[Directions]: Print the whole listing exactly.

[Excerpted data]:
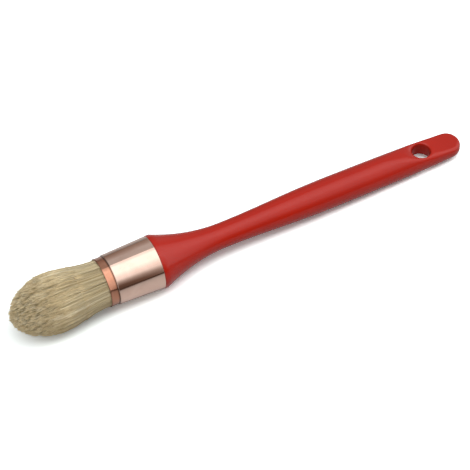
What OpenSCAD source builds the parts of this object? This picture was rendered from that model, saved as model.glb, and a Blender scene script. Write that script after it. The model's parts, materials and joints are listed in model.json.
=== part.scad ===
// Round trim paintbrush: a bristle head set in a two-piece copper ferrule on a moulded handle.
// The brush lies along X with its bristle tip towards -X. The hanging hole runs along Z.
// Distances named "from the tip" run from the bristle tip (0) back towards the handle's end.

/* [Bristle head] */
// Length of bristle that stands out of the ferrule
bristle_out = 57; // [42:1:75]
// Largest radius of the bristle head
belly_r = 17.5; // [14.5:0.1:21]
// Distance from the tip back to the widest place
belly_pos = 27; // [20:1:34]
// Fullness of the rounded tip: 2 is an ellipse and less is more pointed
tip_power = 1.7; // [1.4:0.1:2.4]
// Length of bristle held inside the ferrule
bristle_root = 13; // [10:0.5:16]
// Share of the head's radius that the core bundle fills
core_share = 0.5; // [0.42:0.01:0.6]
// Share of the head's radius at the outside of the middle bundle
middle_share = 0.77; // [0.65:0.01:0.9]

/* [Ferrule] */
// Outside radius of the front collar
collar_r = 14.5; // [12:0.1:17.5]
// Length of collar seen in front of the sleeve
collar_show = 5; // [3:0.5:7]
// How far the collar reaches past the bristle roots into the resin
collar_lap = 2; // [1:0.5:4]
// Radius of the rolled lip at the collar's mouth
lip_r = 0.35; // [0.28:0.01:0.5]
// Thickness of the copper sheet
sheet = 0.5; // [0.35:0.05:0.65]
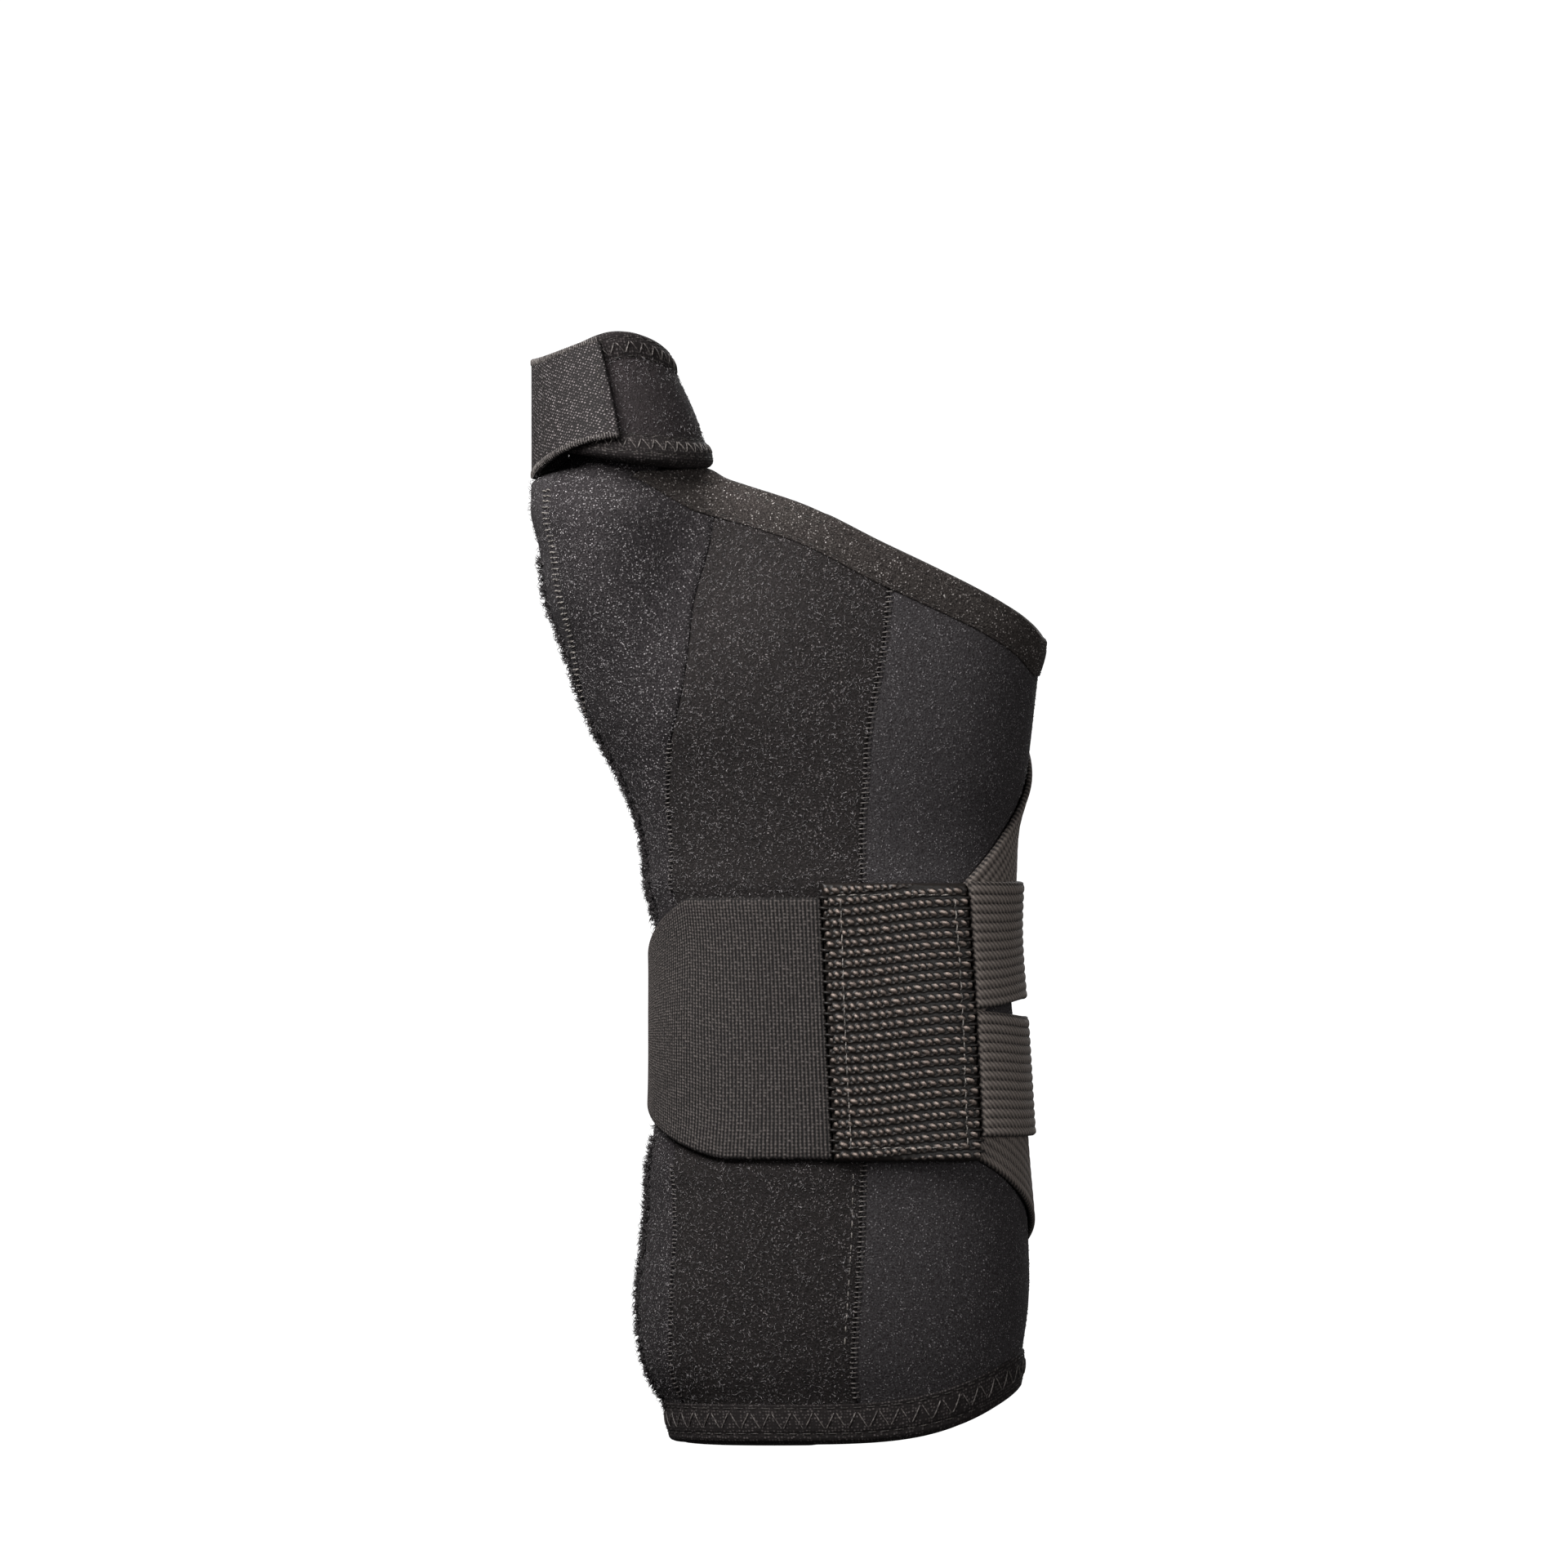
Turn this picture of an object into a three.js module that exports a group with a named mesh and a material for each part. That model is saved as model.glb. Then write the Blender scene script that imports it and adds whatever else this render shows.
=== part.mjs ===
// Thumb spica splint for the left hand, in its worn shape, in millimetres.
// X runs from the thumb side to the little finger side, -Y is the palm side, Z runs from
// the forearm to the fingers. The origin is the middle of the forearm opening.
import * as THREE from 'three';
import { mergeVertices } from 'three/addons/utils/BufferGeometryUtils.js';

// Body
const LENGTH = 184;          // forearm hem to the web of the thumb
const HALF_WIDTH = 36;       // forearm, middle to side
const HALF_DEPTH = 28;       // forearm, middle to palm side
const WALL = 3;              // laminated fabric
const HEM_RISE = 10;         // the forearm hem is cut higher on the little finger side
const FLATNESS = 0.25;       // how much fuller than an ellipse a section is
const WEB_PINCH = 0.55;      // share of the depth taken away in the valley at the web
const WEB_SPREAD = 13;       // half width of that valley
const WEB_INSET = 1.2;       // the valley lies this far inside the strap's web side
const WEB_DRIFT = 6;         // and leans this much towards the thumb on the way down
const SEAM_GAP = 0.55;       // between neighbouring panels
const LAYER_GAP = 0.35;      // between a layer and what it lies on

// Thumb
const THUMB_OUT = 58.4;      // middle of the forearm to the outside of the thumb
const THUMB_HALF_WIDTH = 15.2;
const THUMB_HALF_DEPTH = 17.8;
const THUMB_FULLNESS = 0.75; // how much fuller the thumb's side is than the little finger's
const THUMB_TAPER = 0.27;    // share of its width that the strap loses on the way up
const THUMB_FORWARD = 3.4;   // the thumb stands this far to the palm side
const THUMB_LEAN = 1.6;      // and leans this much more at the top
const STRAP_RISE = 0.6;      // lower edge of the thumb strap above the web
const STRAP_HEIGHT = 20.8;
const STRAP_SLANT = 3.4;     // its lower edge climbs this much to the outer side
const STRAP_PEAK = 5.2;      // its upper edge stands this much higher on the palm side
const PEAK_ANGLE = 112;      // degrees, where that is
const STRAP_WALL = 2.2;
const STRAP_TUCK = 5;        // how far the body goes up inside the thumb strap

// Bindings and closures
const BINDING_WIDTH = 7.75;
const BINDING_WALL = 0.8;
const BINDING_ROOM = 0.65;   // between a binding and the cloth inside it
const THUMB_BINDING_WIDTH = 5.5;
const TAB_WALL = 1.3;
const TAB_WIDTH = 49.5;      // wide closure, measured up the arm
const TAB_MIDDLE = 78.6;     // height of its middle line
const TAB_CORNER = 8.5;
const THUMB_TAB_DROP = 1.6;  // the thumb tab hangs this far below the strap's lower edge
const THUMB_TAB_CLIMB = 7.2; // and its lower edge climbs this much to the palm side
const PATCH_LENGTH = 26.5;   // webbing patch, measured round the arm
const PATCH_WIDTH = 52.5;
const PATCH_WALL = 3;
const PATCH_LIFT = 1.2;      // middle of the patch above the tab's
const ELASTIC_WALL = 1.2;
const ELASTIC_WIDTH = 22.6;
const ELASTIC_GAP = 3.2;     // between the two level elastics
const ELASTIC_LIFT = 3.6;    // middle of that gap above the tab's middle
const DIAGONAL_WIDTH = 20.5;
const UPPER_START = 14;      // the upper diagonal leaves the patch this far above its middle
const LOWER_START = 13;      // and the lower one this far below
const LOWER_REACH = 22;      // height of the lower diagonal's sewn end

const PANEL_ROWS = 20;
const ROW_CROWDING = 0.5;    // 0 spaces the rows evenly
const STRETCH_LIMIT = 1.5;   // a band on a steep edge grows no taller than this share
const DEGREE = Math.PI / 180;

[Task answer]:
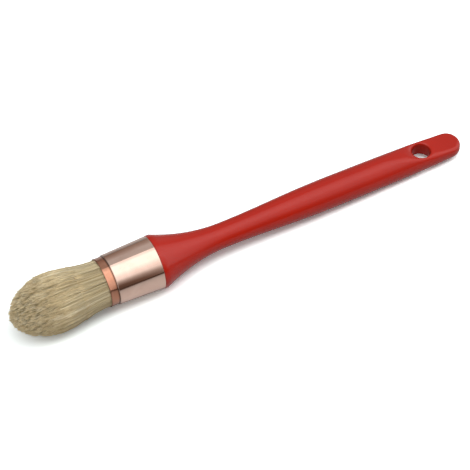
What OpenSCAD source builds the parts of this object? This picture was rendered from that model, saved as model.glb, and a Blender scene script. Write that script after it. The model's parts, materials and joints are listed in model.json.
=== part.scad ===
// Round trim paintbrush: a bristle head set in a two-piece copper ferrule on a moulded handle.
// The brush lies along X with its bristle tip towards -X. The hanging hole runs along Z.
// Distances named "from the tip" run from the bristle tip (0) back towards the handle's end.

/* [Bristle head] */
// Length of bristle that stands out of the ferrule
bristle_out = 57; // [42:1:75]
// Largest radius of the bristle head
belly_r = 17.5; // [14.5:0.1:21]
// Distance from the tip back to the widest place
belly_pos = 27; // [20:1:34]
// Fullness of the rounded tip: 2 is an ellipse and less is more pointed
tip_power = 1.7; // [1.4:0.1:2.4]
// Length of bristle held inside the ferrule
bristle_root = 13; // [10:0.5:16]
// Share of the head's radius that the core bundle fills
core_share = 0.5; // [0.42:0.01:0.6]
// Share of the head's radius at the outside of the middle bundle
middle_share = 0.77; // [0.65:0.01:0.9]

/* [Ferrule] */
// Outside radius of the front collar
collar_r = 14.5; // [12:0.1:17.5]
// Length of collar seen in front of the sleeve
collar_show = 5; // [3:0.5:7]
// How far the collar reaches past the bristle roots into the resin
collar_lap = 2; // [1:0.5:4]
// Radius of the rolled lip at the collar's mouth
lip_r = 0.35; // [0.28:0.01:0.5]
// Thickness of the copper sheet
sheet = 0.5; // [0.35:0.05:0.65]
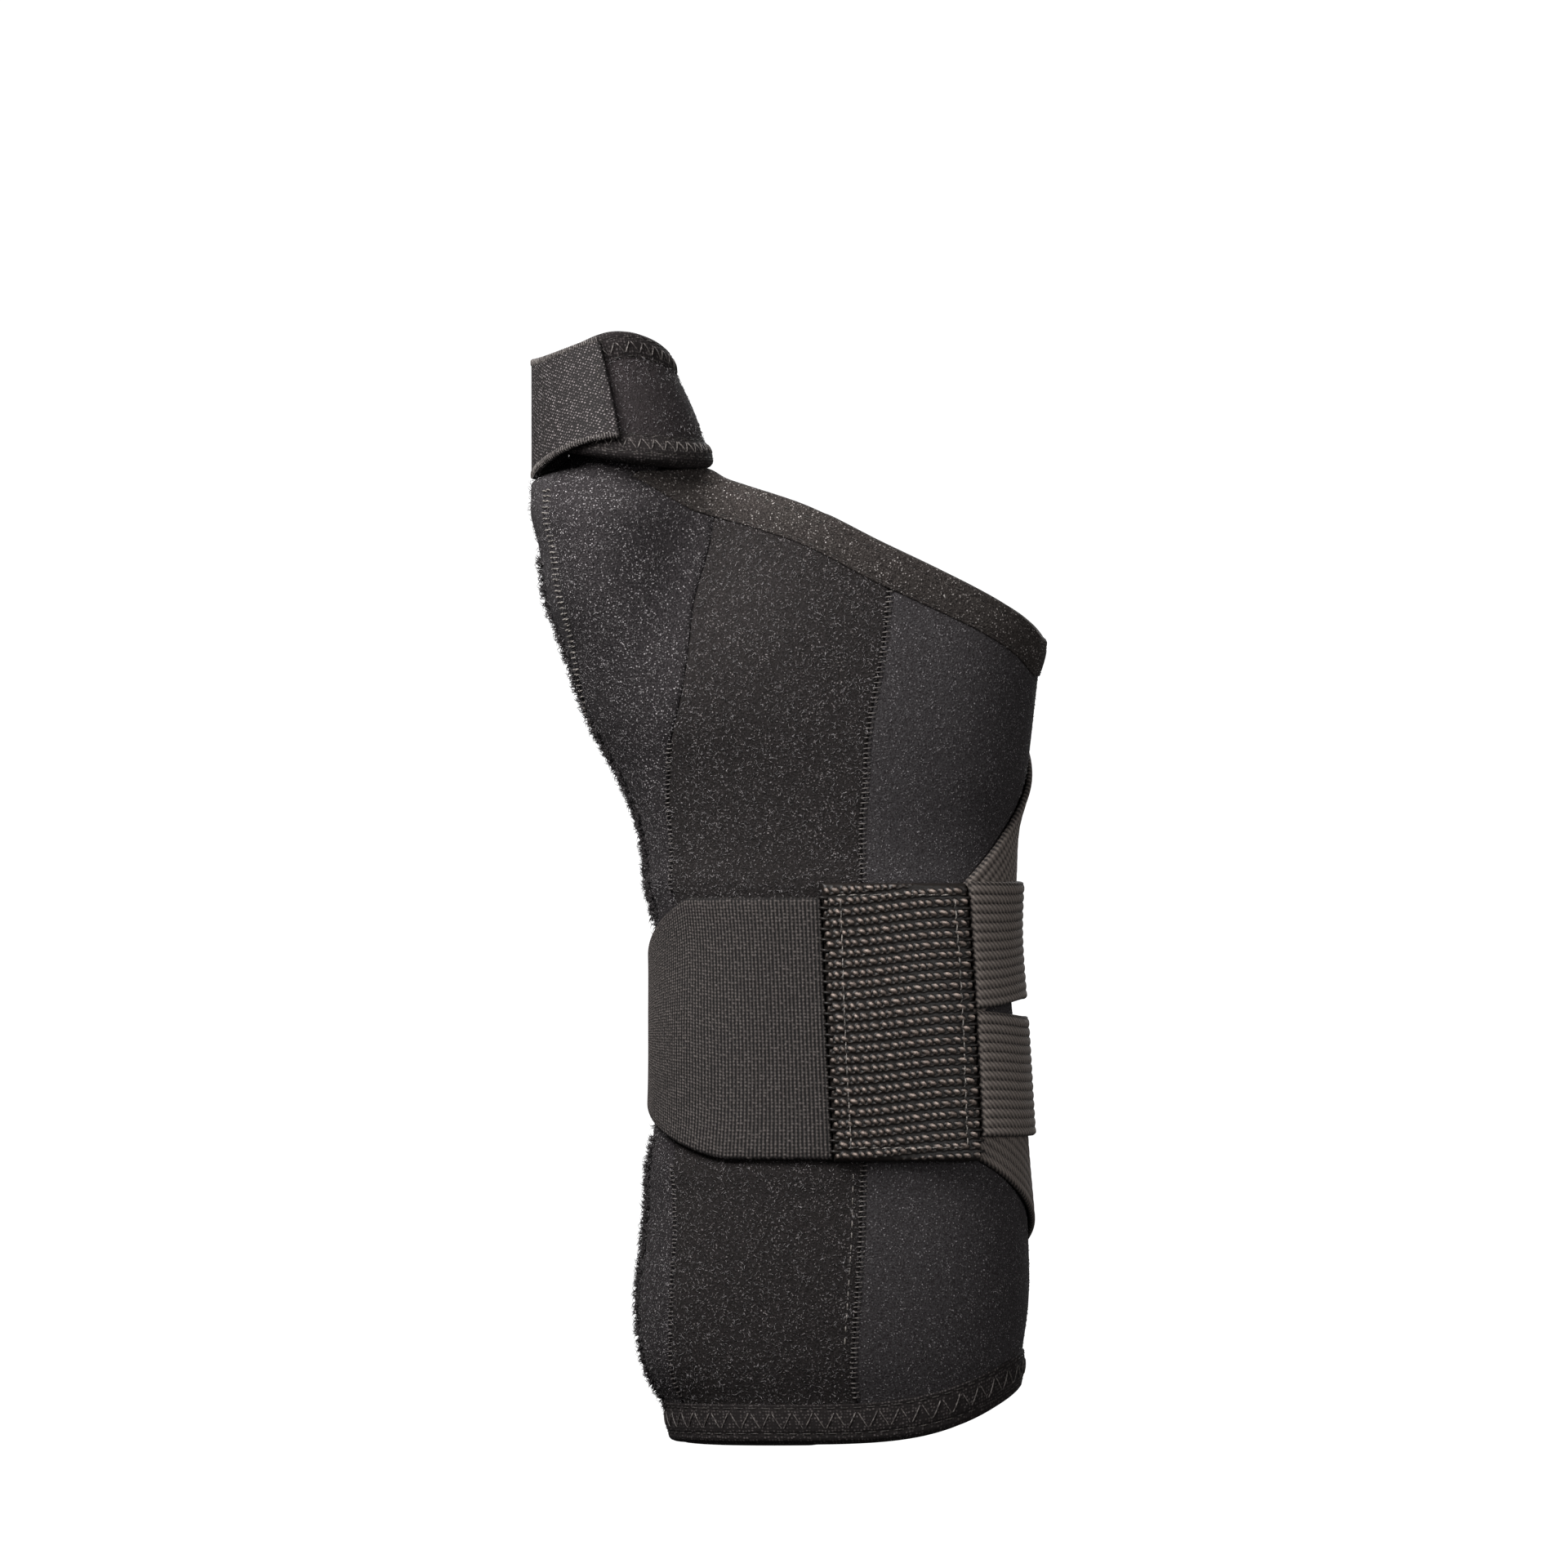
Turn this picture of an object into a three.js module that exports a group with a named mesh and a material for each part. That model is saved as model.glb. Then write the Blender scene script that imports it and adds whatever else this render shows.
=== part.mjs ===
// Thumb spica splint for the left hand, in its worn shape, in millimetres.
// X runs from the thumb side to the little finger side, -Y is the palm side, Z runs from
// the forearm to the fingers. The origin is the middle of the forearm opening.
import * as THREE from 'three';
import { mergeVertices } from 'three/addons/utils/BufferGeometryUtils.js';

// Body
const LENGTH = 184;          // forearm hem to the web of the thumb
const HALF_WIDTH = 36;       // forearm, middle to side
const HALF_DEPTH = 28;       // forearm, middle to palm side
const WALL = 3;              // laminated fabric
const HEM_RISE = 10;         // the forearm hem is cut higher on the little finger side
const FLATNESS = 0.25;       // how much fuller than an ellipse a section is
const WEB_PINCH = 0.55;      // share of the depth taken away in the valley at the web
const WEB_SPREAD = 13;       // half width of that valley
const WEB_INSET = 1.2;       // the valley lies this far inside the strap's web side
const WEB_DRIFT = 6;         // and leans this much towards the thumb on the way down
const SEAM_GAP = 0.55;       // between neighbouring panels
const LAYER_GAP = 0.35;      // between a layer and what it lies on

// Thumb
const THUMB_OUT = 58.4;      // middle of the forearm to the outside of the thumb
const THUMB_HALF_WIDTH = 15.2;
const THUMB_HALF_DEPTH = 17.8;
const THUMB_FULLNESS = 0.75; // how much fuller the thumb's side is than the little finger's
const THUMB_TAPER = 0.27;    // share of its width that the strap loses on the way up
const THUMB_FORWARD = 3.4;   // the thumb stands this far to the palm side
const THUMB_LEAN = 1.6;      // and leans this much more at the top
const STRAP_RISE = 0.6;      // lower edge of the thumb strap above the web
const STRAP_HEIGHT = 20.8;
const STRAP_SLANT = 3.4;     // its lower edge climbs this much to the outer side
const STRAP_PEAK = 5.2;      // its upper edge stands this much higher on the palm side
const PEAK_ANGLE = 112;      // degrees, where that is
const STRAP_WALL = 2.2;
const STRAP_TUCK = 5;        // how far the body goes up inside the thumb strap

// Bindings and closures
const BINDING_WIDTH = 7.75;
const BINDING_WALL = 0.8;
const BINDING_ROOM = 0.65;   // between a binding and the cloth inside it
const THUMB_BINDING_WIDTH = 5.5;
const TAB_WALL = 1.3;
const TAB_WIDTH = 49.5;      // wide closure, measured up the arm
const TAB_MIDDLE = 78.6;     // height of its middle line
const TAB_CORNER = 8.5;
const THUMB_TAB_DROP = 1.6;  // the thumb tab hangs this far below the strap's lower edge
const THUMB_TAB_CLIMB = 7.2; // and its lower edge climbs this much to the palm side
const PATCH_LENGTH = 26.5;   // webbing patch, measured round the arm
const PATCH_WIDTH = 52.5;
const PATCH_WALL = 3;
const PATCH_LIFT = 1.2;      // middle of the patch above the tab's
const ELASTIC_WALL = 1.2;
const ELASTIC_WIDTH = 22.6;
const ELASTIC_GAP = 3.2;     // between the two level elastics
const ELASTIC_LIFT = 3.6;    // middle of that gap above the tab's middle
const DIAGONAL_WIDTH = 20.5;
const UPPER_START = 14;      // the upper diagonal leaves the patch this far above its middle
const LOWER_START = 13;      // and the lower one this far below
const LOWER_REACH = 22;      // height of the lower diagonal's sewn end

const PANEL_ROWS = 20;
const ROW_CROWDING = 0.5;    // 0 spaces the rows evenly
const STRETCH_LIMIT = 1.5;   // a band on a steep edge grows no taller than this share
const DEGREE = Math.PI / 180;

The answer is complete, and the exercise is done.